In Situ Growth of a Robust 1D Capping Layer for Stable and Efficient CsPbI₃ Perovskite Solar Cells Without Hole Transporter

CsPbI3 perovskite is a promising light absorber in perovskite solar cells (PSCs) due to its suitable bandgap (E-g) and high chemical stability, but the perovskite phase is metastable in ambient atmosphere and prone to defect formation. To enhance phase stability and reduce defects, forming a low dimensional (LD) perovskite on CsPbI3 has proved effective. However, the energy levels for most of low-conductivity LD perovskites are not very compatible with those of CsPbI3, which will impair charge separation and device performance.
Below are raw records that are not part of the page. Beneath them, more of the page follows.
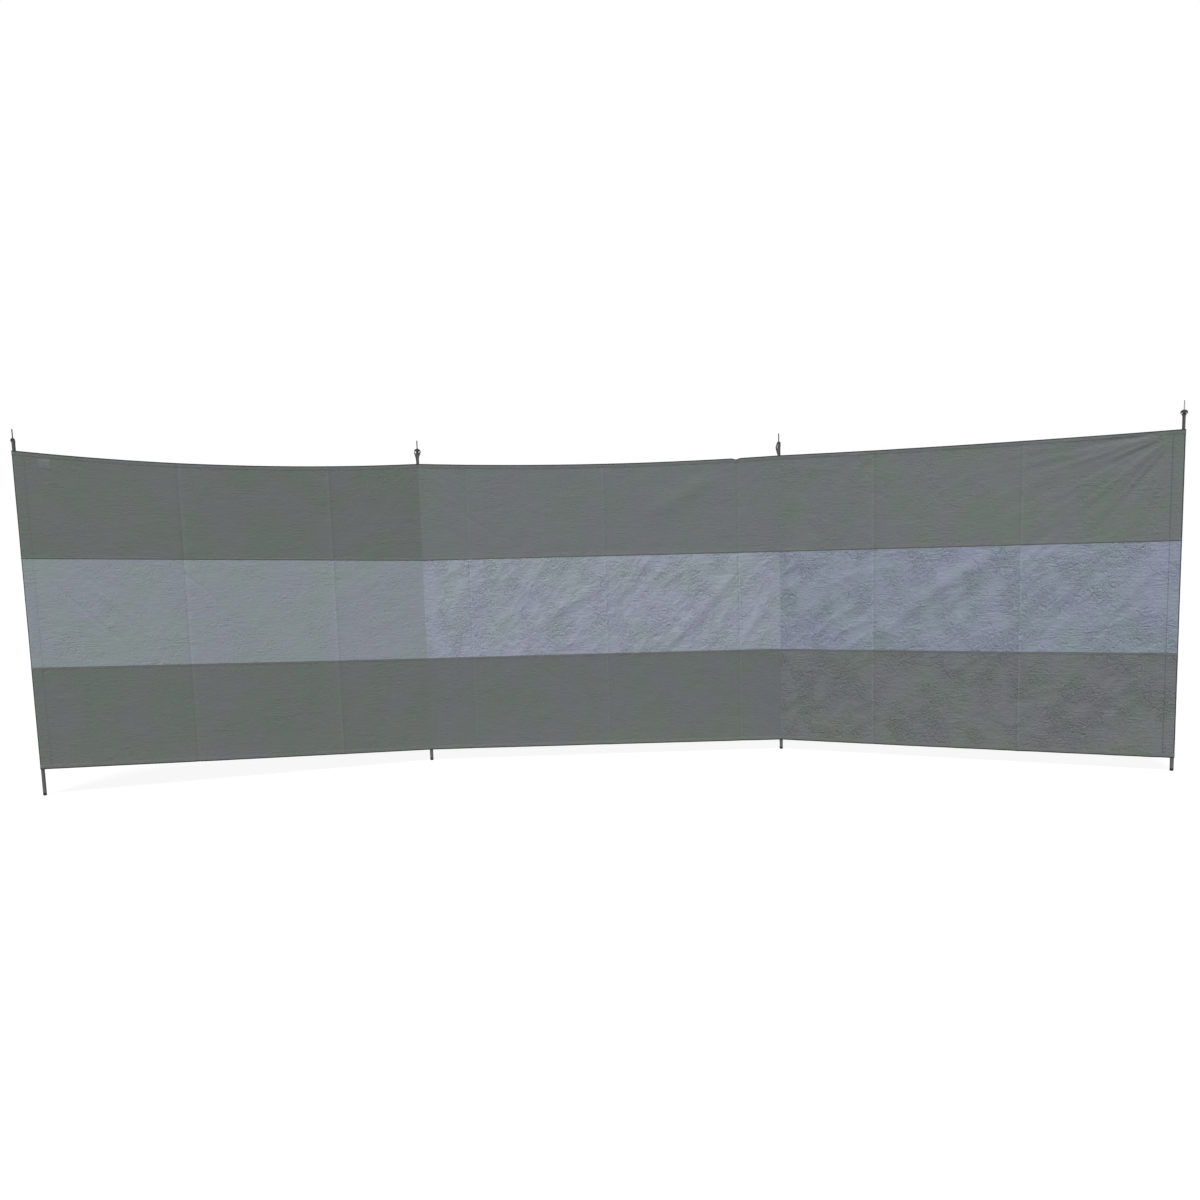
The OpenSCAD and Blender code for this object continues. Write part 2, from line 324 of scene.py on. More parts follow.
def cloth_material(name, colour, crinkle, rows=(), edge=(0.0, 0.0), rim=0.0, folds=(), sewn_at=None):
    """Coated polyester cloth.

    The UV map is in metres: u along the cloth or seam and v across it. Threads cross in a fine plain
    weave, small crinkles lie level, run up to the right or crumple in patches, and the tint wanders.
    rows are the places of stitches across a seam, edge is how far a line of painted shade reaches in from v =
    0 and how dark it is, rim is where the outer side of a sleeve starts, which gets painted shade, and folds
    are the places of pressed creases, where the coating has worn pale and a painted highlight lies along the
    crease. On a sleeve u runs upwards and v away from the stitches, whose place in the bay and side are given
    as sewn_at.
    """
    n = Nodes(name)
    place = n.place()
    height_z = n.parts(place)[2]
    flat = n.add("ShaderNodeTexCoord", output="UV")
    u, v, _ = n.parts(flat)
    if sewn_at:
        start, side = sewn_at
        flat = n.add("ShaderNodeCombineXYZ", None, {0: start - v * side, 1: u})

    drift = n.noise(place, 5.0, detail=3)
    cloud = n.noise(n.stretched(place, (9, 9, 16)), 1.0, detail=4, roughness=0.6)
    slub = n.noise(n.stretched(place, (16, 16, 260)), 1.0, detail=3)
    tone = n.mix(drift.step(0.38, 0.62), shade(colour, 1.0, (0.96, 1.02, 0.95)),
                 shade(colour, 1.0, (1.035, 0.985, 1.06)))
    tone = n.mix(cloud.step(0.25, 0.75) * 0.5, tone, shade(colour, 1.08))
    tone = n.mix(slub.step(0.58, 0.75) * 0.22, tone, shade(colour, 0.8))
    dust = height_z.step(0.32, 0.03) * n.noise(place, 11.0, detail=4).step(0.35, 0.7)
    tone = n.mix(dust * 0.16, tone, (0.20, 0.185, 0.15))

    weave = (u * (math.tau / THREAD)).sine() * (v * (math.tau / THREAD)).sine()
    level = n.noise(n.stretched(place, (24, 24, 105)), 1.0, detail=4, roughness=0.55)
    height = level * ((0.7 + 0.8 * crinkle) * 1.5 * MM) + weave * (0.015 * MM)
    busy = n.noise(place, 8.5, detail=2).step(0.36, 0.64) * 0.95 + 0.35
    crumple = (abs(n.noise(flat, 34.0, detail=2, distortion=1.0) - 0.5) - 0.09) * (8.0 * MM)
    crumple = crumple + (abs(n.noise(flat, 62.0, detail=2, distortion=0.8) - 0.5) - 0.09) * (6.0 * MM)
    height = height - crumple * busy * crinkle
    slanting = crinkle * min(1.0, crinkle)
    for turn, scale, share in SLANTS:
        slant = n.stretched(n.stretched(flat, (1, 1, 1), (0, 0, math.radians(turn))), scale)
        crest = abs(n.noise(slant, 1.0, detail=3, distortion=0.7) - 0.5) - 0.09
        height = height - crest * busy * (slanting * share * 4.6 * MM)
    line = abs(n.noise(n.stretched(flat, (5, 42, 1)), 1.0, detail=2) - 0.5).step(0.045, 0.0)
    height = height + line * n.noise(place, 7.0).step(0.45, 0.65) * ((0.5 + crinkle) * 0.6 * MM)
    roughness = 0.62 + cloud * 0.12

    # Pale line along each crease: worn coating, and partly a painted highlight on the crease's lit side.
    for fold in folds:
        worn = abs(u - fold).step(3.2 * MM, 0.8 * MM) * n.noise(place, 24.0).step(0.30, 0.55)
        tone = n.mix(worn * (0.15 + 0.35 * min(1.0, crinkle)), tone, shade(colour, 1.45))
    # Painted shade: a dark line along an edge, from v = 0.
    if edge[0]:
        tone = n.mix(v.step(edge[0], edge[0] * 0.7) * edge[1], tone, shade(colour, 0.25))
    # Painted shade on the outer side of an end sleeve, which turns from the light.
    if rim:
        tone = n.mix(v.step(rim, rim + 2.5 * MM) * 0.85, tone, shade(colour, 0.25))
    for row in rows:
        off = abs(v - row)
        dash = (u / STITCH).fraction()
        thread = off.step(0.5 * MM, 0.3 * MM) * dash.step(0.04, 0.12) * dash.step(0.78, 0.70)
        tone = n.mix(thread * 0.5, tone, shade(colour, 1.3))
        height = height + thread * (0.25 * MM) - off.step(3 * MM, 0.0) * (0.3 * MM)
    return n.finish(tone, roughness, height, Specular_IOR_Level=0.12)


def tube_material(name, colour):
    """Grey coated steel tube: fine drawn lines along it, scuffs, and sand stuck near the ground."""
    n = Nodes(name)
    place = n.place()
    z = n.parts(place)[2]
    lines = n.noise(n.stretched(place, (900, 900, 12)), 1.0, detail=3)
    scuff = n.noise(place, 55.0, detail=6, roughness=0.7).step(0.60, 0.72)
    sand = n.noise(place, 400.0, detail=2).step(0.55, 0.62) * z.step(0.07, 0.0)
    tone = n.mix(lines * 0.35, colour, shade(colour, 1.35))
    tone = n.mix(scuff * 0.35, tone, shade(colour, 0.55))
    tone = n.mix(sand * 0.6, tone, (0.42, 0.36, 0.27))
    height = lines * (0.02 * MM) + scuff * (-0.03 * MM) + sand * (0.2 * MM)
    return n.finish(tone, 0.55 + scuff * 0.2, height, Specular_IOR_Level=0.15)


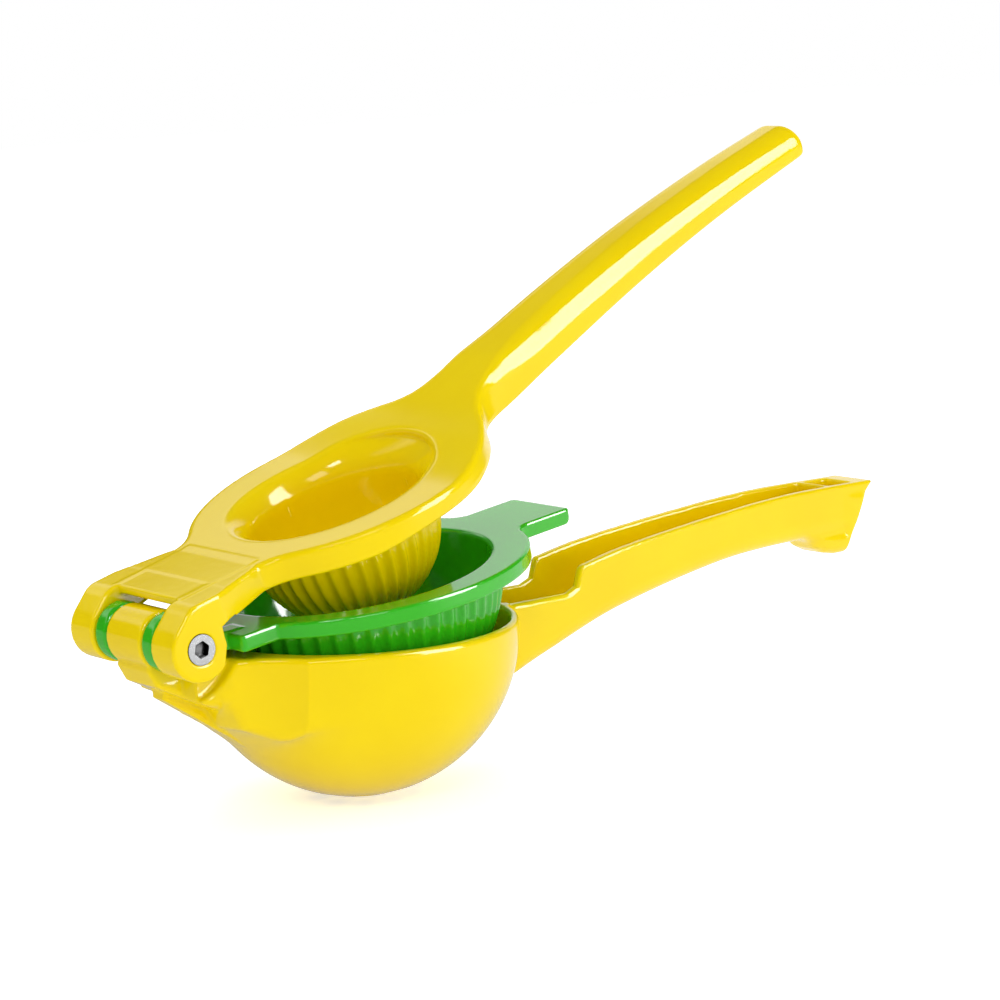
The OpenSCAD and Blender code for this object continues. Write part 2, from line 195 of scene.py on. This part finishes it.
def between(y, y0, y1):
    return np.abs(y - (y0 + y1)/2) - (y1 - y0)/2


def ring_of_holes(x, y, radius, count, turn, r):
    rho = np.hypot(x, y)
    step = 2*math.pi/count
    a = np.arctan2(y, x) - math.radians(turn)
    a = (a + step/2) % step - step/2
    return np.hypot(rho*np.cos(a) - radius, rho*np.sin(a)) - r


def fluted(x, y, z, r, up, flutes, depth):
    """Outside of a fluted ball whose flutes fade out towards its bottom."""
    rho = np.hypot(x, y)
    fade = ramp(rho/r, 0.12, 0.6)
    wave = 0.5 - 0.5*np.cos(np.arctan2(y, x)*flutes)
    ball = np.where(z < up, np.sqrt(rho*rho + (z - up)**2), rho)
    return ball - r + depth*fade*wave**0.8


# ---------------------------------------------------------------- meshing

EDGES = [((0, 0, 0), (1, 0, 0)), ((0, 1, 0), (1, 1, 0)), ((0, 0, 1), (1, 0, 1)), ((0, 1, 1), (1, 1, 1)),
         ((0, 0, 0), (0, 1, 0)), ((1, 0, 0), (1, 1, 0)), ((0, 0, 1), (0, 1, 1)), ((1, 0, 1), (1, 1, 1)),
         ((0, 0, 0), (0, 0, 1)), ((1, 0, 0), (1, 0, 1)), ((0, 1, 0), (0, 1, 1)), ((1, 1, 0), (1, 1, 1))]


def surface_net(field, low, high, step):
    """Vertices and quads of the zero surface of field(x, y, z) in the box from low to high."""
    axes = [np.arange(a, b + step, step) for a, b in zip(low, high)]
    y = axes[1][None, :, None]
    z = axes[2][None, None, :]
    slabs = []
    for part in np.array_split(axes[0], 10):
        slab = field(part[:, None, None], y, z)
        slabs.append(np.broadcast_to(slab, (len(part), len(axes[1]), len(axes[2]))).astype(np.float32))
    v = np.concatenate(slabs)
    inside = v < 0
    n = [s - 1 for s in v.shape]

    def corner(a, o):
        return a[o[0]:o[0] + n[0], o[1]:o[1] + n[1], o[2]:o[2] + n[2]]

    corners = [(i, j, k) for i in (0, 1) for j in (0, 1) for k in (0, 1)]
    count = sum(corner(inside, c).astype(np.uint8) for c in corners)
    active = (count > 0) & (count < 8)
    ids = np.full(active.shape, -1, np.int64)
    cells = np.argwhere(active)
    ids[active] = np.arange(len(cells))
    total = np.zeros((len(cells), 3))
    weight = np.zeros(len(cells))
    for a, b in EDGES:
        va = v[cells[:, 0] + a[0], cells[:, 1] + a[1], cells[:, 2] + a[2]]
        vb = v[cells[:, 0] + b[0], cells[:, 1] + b[1], cells[:, 2] + b[2]]
        cut = (va < 0) != (vb < 0)
        t = np.where(cut, va/np.where(va == vb, 1, va - vb), 0)
        p = np.array(a) + t[:, None]*(np.array(b) - np.array(a))
        total[cut] += p[cut]
        weight += cut
    points = (cells + total/weight[:, None])*step + np.array([a[0] for a in axes])
    quads = []
    for axis in range(3):
        u, w = (axis + 1) % 3, (axis + 2) % 3
        first = [slice(1, -1)]*3
        first[axis] = slice(0, -1)
        second = list(first)
        second[axis] = slice(1, None)
        a = inside[tuple(first)]
        b = inside[tuple(second)]
        spots = np.argwhere(a != b)
        entering = a[tuple(spots.T)]
        base = spots.copy()
        base[:, u] += 1
        base[:, w] += 1
        ring = []
        for du, dw in ((-1, -1), (0, -1), (0, 0), (-1, 0)):
            c = base.copy()
            c[:, u] += du
            c[:, w] += dw
            ring.append(ids[c[:, 0], c[:, 1], c[:, 2]])
        q = np.stack(ring, 1)
        q[~entering] = q[~entering][:, ::-1]
        quads.append(q)
    return points, np.concatenate(quads)


def settle(field, points, step, rounds=3):
    """Moves points onto the zero surface along the field's slope."""
    e = 0.02
    for _ in range(rounds):
        x, y, z = points.T
        f = field(x, y, z)
        g = np.stack([field(x + e, y, z) - field(x - e, y, z),
                      field(x, y + e, z) - field(x, y - e, z),
                      field(x, y, z + e) - field(x, y, z - e)], 1)/(2*e)
        move = -f[:, None]*g/np.maximum((g*g).sum(1), 0.25)[:, None]
        size = np.linalg.norm(move, axis=1, keepdims=True)
        points = points + move*np.minimum(1, 0.5*step/np.maximum(size, 1e-9))
    return points


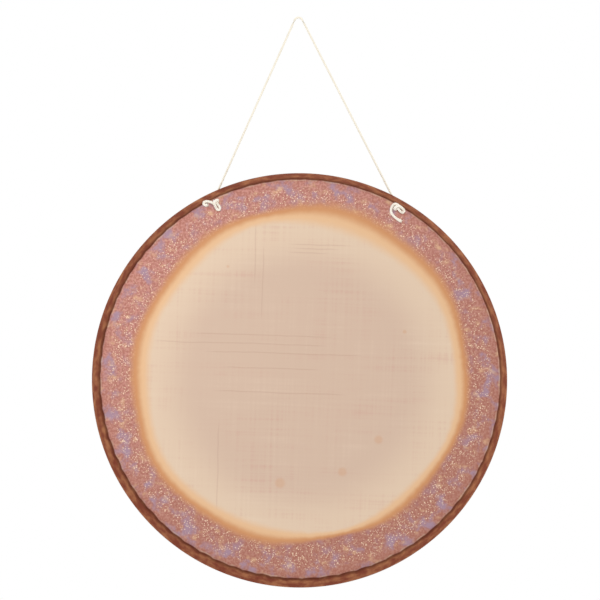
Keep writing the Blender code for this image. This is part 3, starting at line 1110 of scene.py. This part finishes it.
def build_floor(settings):
    mesh = bpy.data.meshes.new("floor")
    form = bmesh.new()
    bmesh.ops.create_grid(
        form,
        x_segments=1,
        y_segments=1,
        size=FLOOR_SIZE,
        matrix=Matrix.Translation((0.0, 0.0, -settings.floor_drop)),
    )
    form.to_mesh(mesh)
    form.free()
    floor = link_object("floor", mesh)
    material, tree, shader = new_material("pale floor", 0.9, 0.0)
    shader.inputs["Base Color"].default_value = (*settings.floor_colour, 1.0)
    mesh.materials.append(material)


def build_world(scene):
    """White behind and in reflections, a little stronger as light on matte surfaces."""
    world = bpy.data.worlds.new("white room")
    world.use_nodes = True
    tree = world.node_tree
    tree.nodes.clear()
    rays = add_node(tree, "ShaderNodeLightPath")
    seen = calculate(tree, "MAXIMUM", rays.outputs["Is Camera Ray"], rays.outputs["Is Glossy Ray"])
    seen = calculate(tree, "MAXIMUM", seen, rays.outputs["Is Transmission Ray"])
    difference = SEEN_STRENGTH - LIGHT_STRENGTH
    strength = calculate(tree, "MULTIPLY_ADD", seen, difference, LIGHT_STRENGTH)
    inputs = {"Color": (1.0, 1.0, 1.0, 1.0), "Strength": strength}
    light = add_node(tree, "ShaderNodeBackground", inputs)
    output = add_node(tree, "ShaderNodeOutputWorld", {"Surface": light.outputs[0]})
    output.is_active_output = True
    scene.world = world


def build_lamps():
    for name, place, size, power in LAMPS:
        lamp = bpy.data.lights.new(name, "AREA")
        lamp.size = size
        lamp.energy = power
        thing = link_object(name, lamp)
        thing.location = place
        thing.rotation_euler = (LAMP_AIM - place).to_track_quat("-Z", "Y").to_euler()


def build_camera(scene):
    """Long lens a little below and left of the gong, framed as the photograph is."""
    camera = bpy.data.cameras.new("camera")
    camera.sensor_width = SENSOR_WIDTH
    camera.lens = SENSOR_WIDTH * CAMERA_DISTANCE / (PHOTO_SIZE * METRES_PER_PIXEL)
    camera.clip_end = CLIP_END
    view = Vector((
        -math.sin(CAMERA_SIDE) * math.cos(CAMERA_RISE),
        math.cos(CAMERA_SIDE) * math.cos(CAMERA_RISE),
        -math.sin(CAMERA_RISE),
    ))
    right = view.cross(Vector((0.0, 0.0, 1.0))).normalized()
    up = right.cross(view)
    rim_centre = gong_placement() @ Vector((0.0, RIM_DEPTH, 0.0))
    to_right = (PHOTO_SIZE / 2 - RIM_CENTRE_PIXEL[0]) * METRES_PER_PIXEL
    upwards = (RIM_CENTRE_PIXEL[1] - PHOTO_SIZE / 2) * METRES_PER_PIXEL
    target = rim_centre + right * to_right + up * upwards
    thing = link_object("camera", camera)
    thing.location = target - view * CAMERA_DISTANCE
    thing.rotation_euler = view.to_track_quat("-Z", "Y").to_euler()
    scene.camera = thing


class TAMGONG_PT_sidebar(bpy.types.Panel):
    """Settings and build steps of the tam gong"""

    bl_idname = "TAMGONG_PT_sidebar"
    bl_label = "Tam Gong"
    bl_space_type = "VIEW_3D"
    bl_region_type = "UI"
    bl_category = "Tam Gong"

    def draw(self, context):
        scene = context.scene
        groups = (
            (scene.tam_gong_disc, TAMGONG_OT_disc),
            (scene.tam_gong_cord, TAMGONG_OT_cord),
            (scene.tam_gong_stage, TAMGONG_OT_stage),
        )
        for settings, operator in groups:
            box = self.layout.box()
            for name in settings.__annotations__:
                box.prop(settings, name)
            box.operator(operator.bl_idname)


CLASSES = (
    TamGongDiscSettings,
    TamGongCordSettings,
    TamGongStageSettings,
    TAMGONG_OT_disc,
    TAMGONG_OT_cord,
    TAMGONG_OT_stage,
    TAMGONG_PT_sidebar,
)


def register():
    for kind in CLASSES:
        bpy.utils.register_class(kind)
    bpy.types.Scene.tam_gong_disc = PointerProperty(type=TamGongDiscSettings)
    bpy.types.Scene.tam_gong_cord = PointerProperty(type=TamGongCordSettings)
    bpy.types.Scene.tam_gong_stage = PointerProperty(type=TamGongStageSettings)


def unregister():
    del bpy.types.Scene.tam_gong_stage
    del bpy.types.Scene.tam_gong_cord
    del bpy.types.Scene.tam_gong_disc
    for kind in reversed(CLASSES):
        bpy.utils.unregister_class(kind)


def main():
    register()
    bpy.ops.tam_gong.build_stage()
    bpy.ops.tam_gong.build_cord()
    bpy.ops.tam_gong.build_disc()


if __name__ == "__main__":
    main()
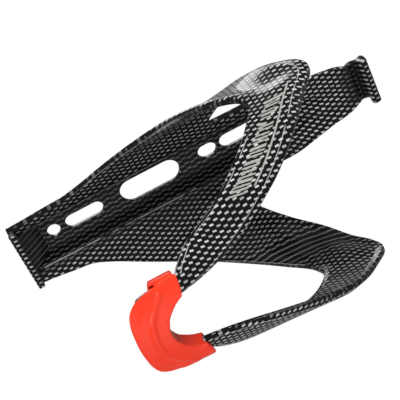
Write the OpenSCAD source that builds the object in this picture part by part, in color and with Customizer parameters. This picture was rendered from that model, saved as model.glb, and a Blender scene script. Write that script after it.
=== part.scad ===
// Water bottle cage: a moulded back plate, two wings that wrap round the bottle to a shoulder on
// each side, two arms that come down to a U at the front, and a soft grip pushed over that U.
// Frame: origin midway between the two bolts on the plate's rear face, +Z along the bottle towards
// its mouth, -Y towards the rider's side where the bottle goes in, +X to the right seen from there.

/* [Bottle and frame] */
// Diameter of the bottle that the cage holds
bottle_d = 74; // [70:0.5:78]
// Radial room between the bottle and the moulding, which the soft grip takes up
bottle_room = 0.8; // [0.3:0.1:2]
// Depth from the frame boss face to the bottle's back
channel_depth = 10.7; // [9:0.1:14]
// Distance between the two frame bosses
boss_pitch = 64; // [60:1:70]

/* [Back plate] */
// Distance from the lower bolt down to the foot's underside
foot_below_bolt = 14.6; // [13:0.2:22]
// Distance from the upper bolt up to the catch's top
catch_above_bolt = 66; // [58:0.2:80]
// Width of the channel's flat floor, where the bolt heads sit
floor_w = 12.4; // [11:0.2:15]
// Wall of the back plate
plate_wall = 2.4; // [1.6:0.1:3]
// Distance between the two creases where the channel meets its side flanges
crease_w = 18; // [16:0.5:22]
// Depth of the creases in front of the channel's floor
crease_depth = 5.3; // [4:0.1:7]

/* [Bolt holes and slots] */
// Diameter of the lower bolt hole and width of the upper bolt slot
bolt_d = 5.2; // [5.1:0.1:6.5]
// Length of the upper bolt slot
bolt_slot_l = 7.4; // [6:0.1:10]
// Length of the lower and upper lightening slots
end_slot_l = 15.5; // [10:0.1:17]
// Width of the lower and upper lightening slots
end_slot_w = 5.4; // [4:0.1:8]
// Length of the middle lightening slot
mid_slot_l = 24.2; // [15:0.1:30]
// Width of the middle lightening slot
mid_slot_w = 8.7; // [6:0.1:10]
// Height of the middle lightening slot's centre above the origin
mid_slot_z = 8; // [4:0.5:12]
// Land between the lower bolt hole and the lightening slot above it
low_land = 2.35; // [1.4:0.05:4]
// Land between the upper bolt slot and the lightening slot above it
high_land = 1.55; // [1.2:0.05:4]

/* [Wings and arms] */
// Wall of the wings and arms
wall = 2.4; // [1.8:0.1:3]
// Height of the shoulders' crest above the origin
shoulder_z = 71.6; // [66:0.2:80]
// How far the shoulders flare out past the arms
flare = 2.6; // [0:0.1:3]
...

Herein, a new 1D perovskite (5-Azaspiro[4.4]nonan-5-ium lead triiodide, ASNPbI(3)) with compatible energy levels and a large E-g is reported as a capping layer. The p-type ASNPbI(3) forms a p-n heterojunction with n-CsPbI3 with a staggered band alignment, considerably enhancing the carrier separation. Besides, by pre-forming a ASNPbI(3) at an intermediate stage, defects are suppressed in perovskite film. Consequently, the CsPbI3 PSCs based on carbon electrode without hole transporter (C-PSCs) achieves a PCE of 18.34%, which is among the highest-reported values for inorganic C-PSCs. Furthermore, the hydrophobic ASNPbI(3) capping layer has a high thermal stability that greatly enhances perovskite phase stability. Hence, the CsPbI3 C-PSCs maintains 68% of its initial PCE after 400 h aging at 85 degrees C in a N-2 glovebox.